Analysis

Dutch Anti-Wilders Could Face Dilemma After the Election

Jesse Klaver will have to choose between allying with the center-right or remaining in opposition.

The Guardian has a good story about the somewhat surprising rise of the Green party in the Netherlands.

The Greens had been up in the polls for a while, but their popularity usually falls when center-left voters defect to the Labor Party in the weeks leading up to an election.

That isn’t happening this year. The Greens are climbing while Labor is bracing for an historic defeat.

Connecting with “blue” voters

The reason the Greens are doing so well this year, argues The Guardian‘s Daniel Boffey, is that their new leader, Jesse Klaver, connects with university-educated voters.

We don’t have definitive polling to support this, but it does seem to be the case. It would support my thesis that the Greens have become one extreme in the Netherlands’ “blue-red” culture war. In that sense, Klaver is the anti-Wilders.

The Green party leader is passionate about European integration, multicultural, socially progressive, pro-refugee and — obviously — an environmentalist.

Geert Wilders, on the other hand, wants to take the Netherlands out of the EU, stop immigration from Muslim countries, shut down mosques and “give the Netherlands back to the Dutch”. His nativist Freedom Party doesn’t have green policies (insofar as it has policies at all).

Labor’s mistake

Labor, which competes with the Greens for the support of progressive college graduates, appears to have made a strategic mistake.

It argues for reform of the free movement of labor in Europe, calling the current system unfair to low-skilled workers in the Netherlands.

The party has also started sounding less accommodating on integration in an attempt to lure back working-class supporters.

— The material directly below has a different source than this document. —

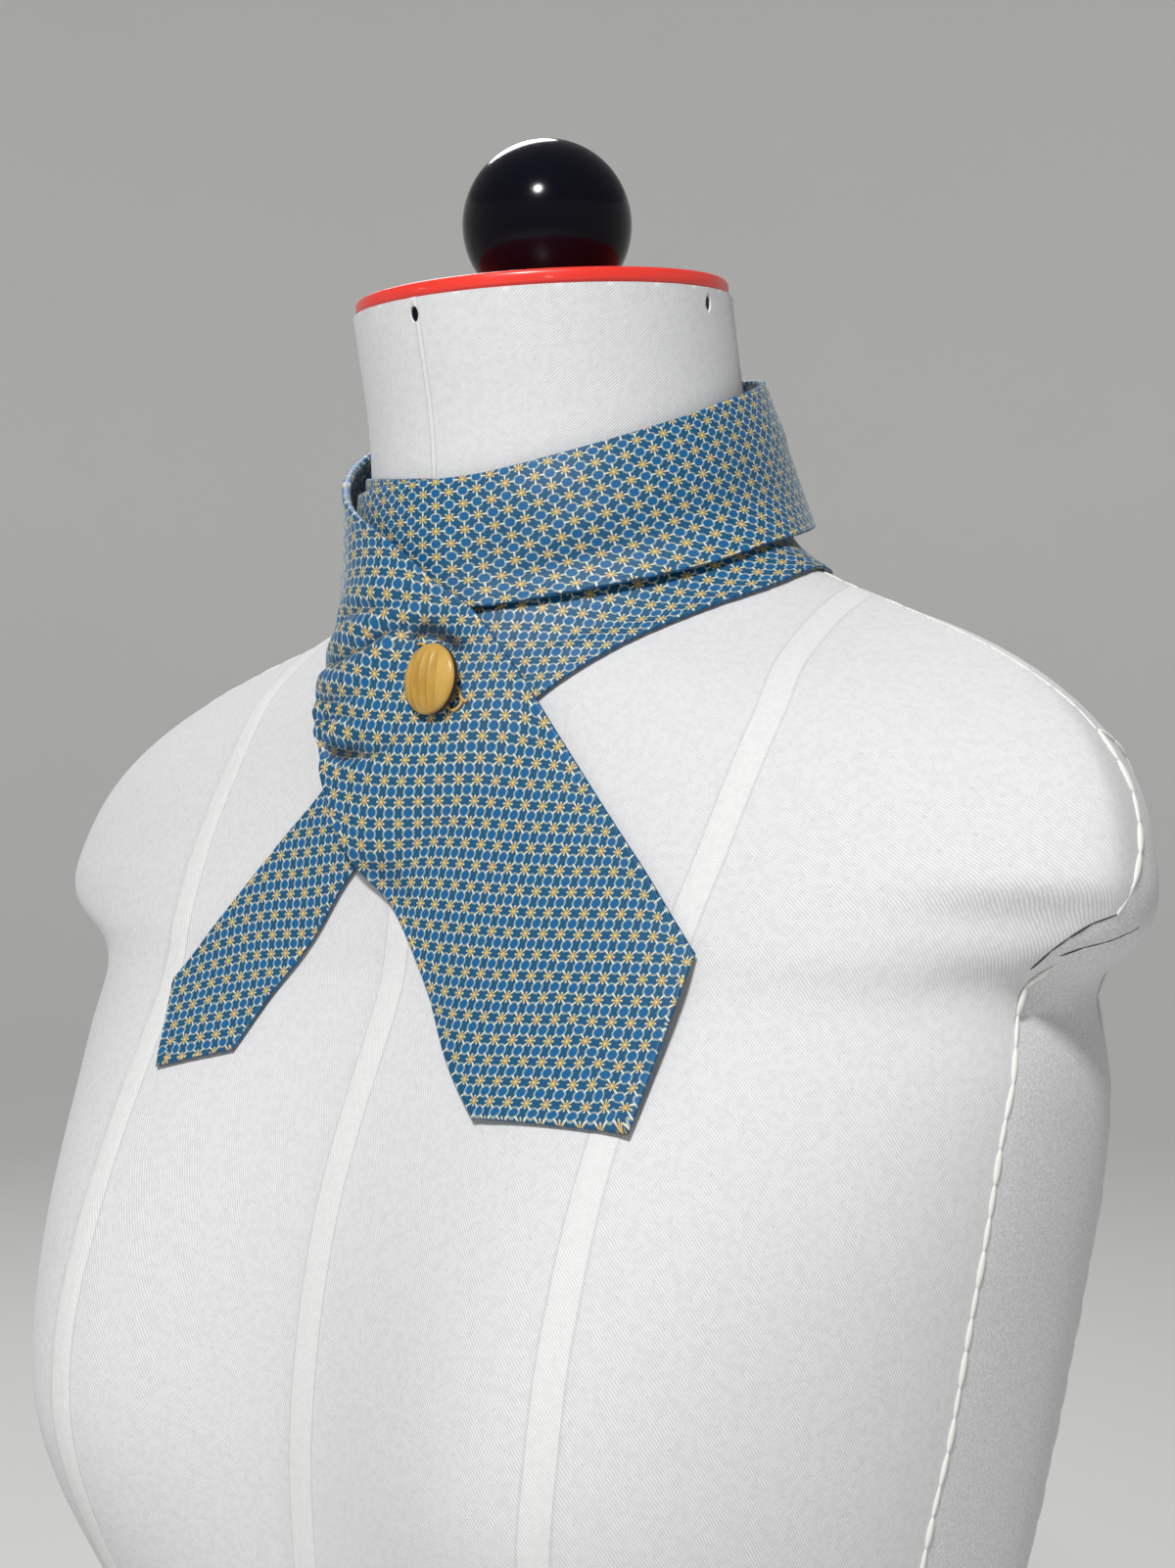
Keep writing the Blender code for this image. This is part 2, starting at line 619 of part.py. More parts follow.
def flute_cutter(middle, dome_radius, cutters):
    """A ring that scoops one flute: deepest half-way up the dome, and out before its rim."""
    slice_radius = math.sqrt(dome_radius ** 2 - middle ** 2)
    end = FLUTE_REACH * math.sqrt(BUTTON_RADIUS ** 2 - middle ** 2)
    fall = slice_radius - math.sqrt(slice_radius ** 2 - end ** 2) - FLUTE_DEPTH
    scoop_radius = (end ** 2 + fall ** 2) / (2.0 * fall)
    tube = ((FLUTE_WIDTH / 2.0) ** 2 + FLUTE_DEPTH ** 2) / (2.0 * FLUTE_DEPTH)
    floor = BUTTON_TOP - dome_radius + slice_radius - FLUTE_DEPTH
    bpy.ops.mesh.primitive_torus_add(
        major_segments=SCOOP_AROUND, minor_segments=SCOOP_TUBE,
        major_radius=scoop_radius + tube, minor_radius=tube,
        location=(middle, 0.0, floor - scoop_radius), rotation=(0.0, math.pi / 2.0, 0.0),
    )
    cutter = bpy.context.object
    cutter.name = "flute_cutter"
    for home in list(cutter.users_collection):
        home.objects.unlink(cutter)
    cutters.objects.link(cutter)
    cutter.hide_render = True
    cutter.display_type = "WIRE"
    return cutter


def build_button(blade, parts):
    """A domed button with flutes on its left part, and its thread shank."""
    centre = (BUTTON_RADIUS - BUTTON_EDGE, BUTTON_BACK + BUTTON_EDGE)
    rim = arc(centre, BUTTON_EDGE, -90, RIM_TURN, EDGE_STEPS + 1)
    edge_radius, edge_height = rim[-1]
    rise = BUTTON_TOP - edge_height
    dome_radius = (edge_radius ** 2 + rise ** 2) / (2.0 * rise)
    slope = math.degrees(math.asin(edge_radius / dome_radius))
    dome = arc((0.0, BUTTON_TOP - dome_radius), dome_radius, 90.0 - slope, 90.0, DOME_STEPS)
    profile = [(0.0, 0.0), (SHANK_RADIUS, 0.0), (SHANK_RADIUS, BUTTON_BACK), *rim, *dome[1:-1]]
    profile.append((0.0, BUTTON_TOP))
    resin = material("mustard_resin", (0.55, 0.32, 0.06), 0.3)
    button = add_object("button", turned_mesh("button", profile, BUTTON_AROUND), resin, parts)
    cutters = bpy.data.collections.new("cutters")
    bpy.context.scene.collection.children.link(cutters)
    place = button_frame(blade)
    button.matrix_world = place
    for middle in FLUTES:
        cutter = flute_cutter(middle, dome_radius, cutters)
        bpy.context.view_layer.update()
        cutter.matrix_world = place @ cutter.matrix_world
        cut = button.modifiers.new("flute", "BOOLEAN")
        cut.operation = "DIFFERENCE"
        cut.object = cutter
    return button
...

But those traditional Labor voters aren’t prepared to bid Wilders farewell simply because the social democrats have had a change of heart while jettisoning pro-EU and immigrant-friendly policies has disappointed high-skilled, middle-class voters. Their experiences with the EU and with immigrants are largely positive and they have an alternative in Klaver’s Green party.

Messiah complex

Klaver’s challenge is managing the left’s high expectations that bedeviled Labor Party leaders in the past.

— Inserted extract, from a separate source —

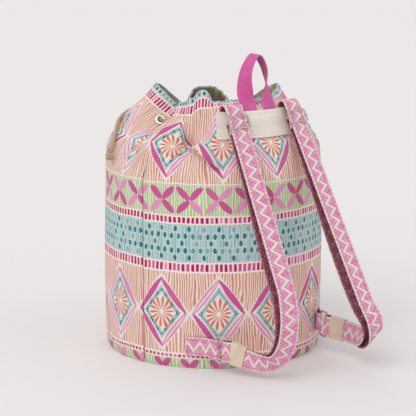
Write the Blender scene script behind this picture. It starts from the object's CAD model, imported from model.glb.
"""Looks of the drawstring bucket backpack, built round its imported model.

Metres, +Z up, strap side towards -Y. Angles on the wall are counted from the strap side, positive
towards +X, and a height on the wall is measured along the cloth from the bottom edge.
"""

import math

import bpy
import numpy as np
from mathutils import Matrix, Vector, noise


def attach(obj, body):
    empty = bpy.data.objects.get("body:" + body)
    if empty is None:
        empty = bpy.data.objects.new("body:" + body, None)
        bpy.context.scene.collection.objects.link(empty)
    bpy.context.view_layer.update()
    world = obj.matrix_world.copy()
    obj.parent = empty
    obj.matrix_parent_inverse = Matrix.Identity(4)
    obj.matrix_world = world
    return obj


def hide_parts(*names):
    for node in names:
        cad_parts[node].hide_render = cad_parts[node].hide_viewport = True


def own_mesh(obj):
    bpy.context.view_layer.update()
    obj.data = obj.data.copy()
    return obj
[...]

The Dutch left has a tendency to seek messiahs who will relieve them of right-wing government in a country that, like most, is center-right.

The Netherlands hasn’t had a left-wing government in forty years, but that doesn’t stop the left from dreaming — nor from decapitating leaders who fail to make the impossible a reality.

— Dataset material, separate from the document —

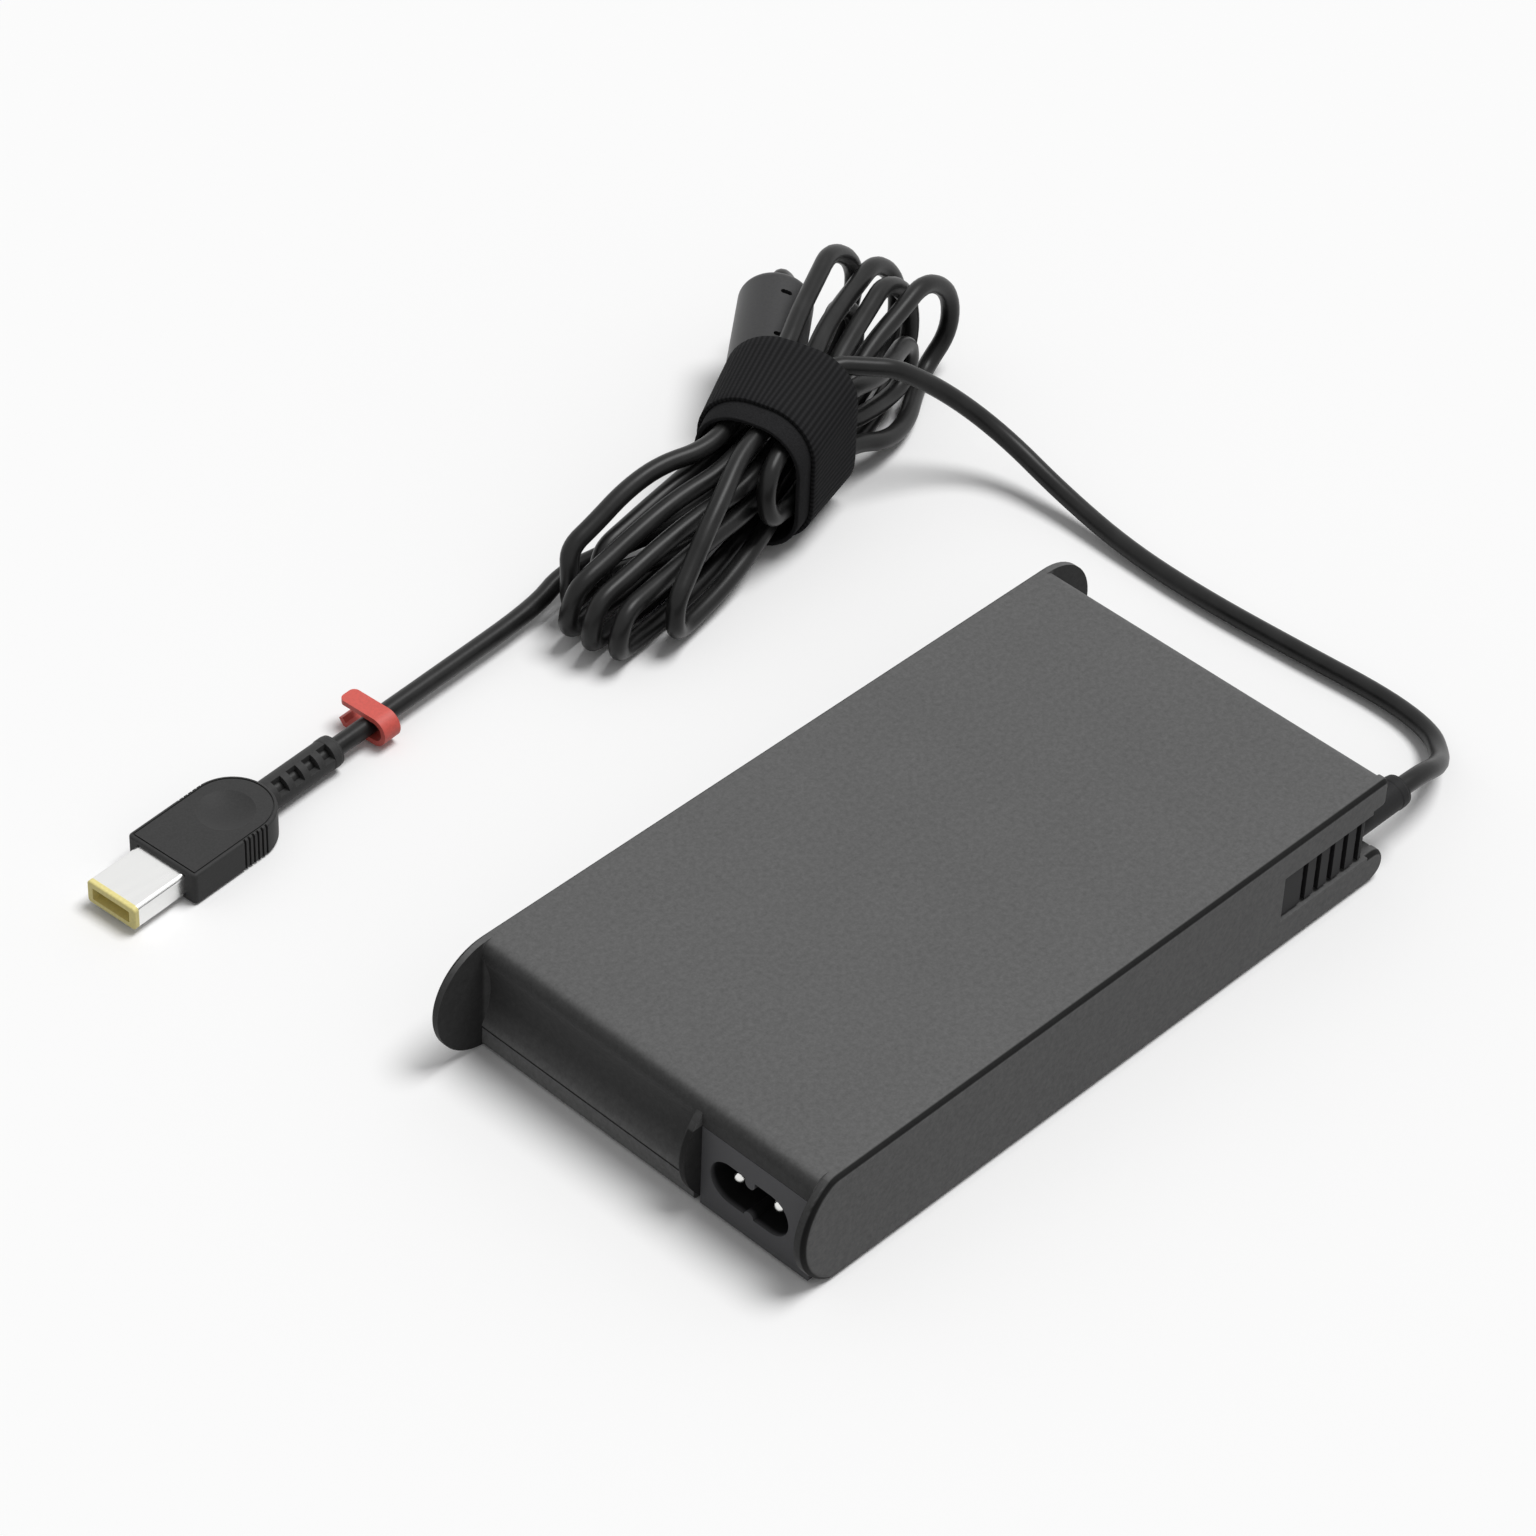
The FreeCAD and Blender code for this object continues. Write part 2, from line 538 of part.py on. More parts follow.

In the last election, it was Diederik Samsom who nearly made Labor the single largest party only to disappoint left-wing voters by forming a government with the right.

One election earlier, it was the former mayor of Amsterdam, Job Cohen, who raised hopes that the left might lead a government again only to place second and fizzle out.

Another election earlier, it was Wouter Bos, who — like Samsom — disappointed the left by taking Labor into government with the Christian right.

Klaver’s dilemma

Klaver is unlikely to be in a better position after the election next week.

The only way the right-wing liberals could be kept out of power is if the Christian Democrats and liberal Democrats in the center are willing to form a five-party coalition with the left. That seems improbable.

The Greens will more likely have to choose between joining a coalition with business-friendly parties or remaining, once again, in opposition.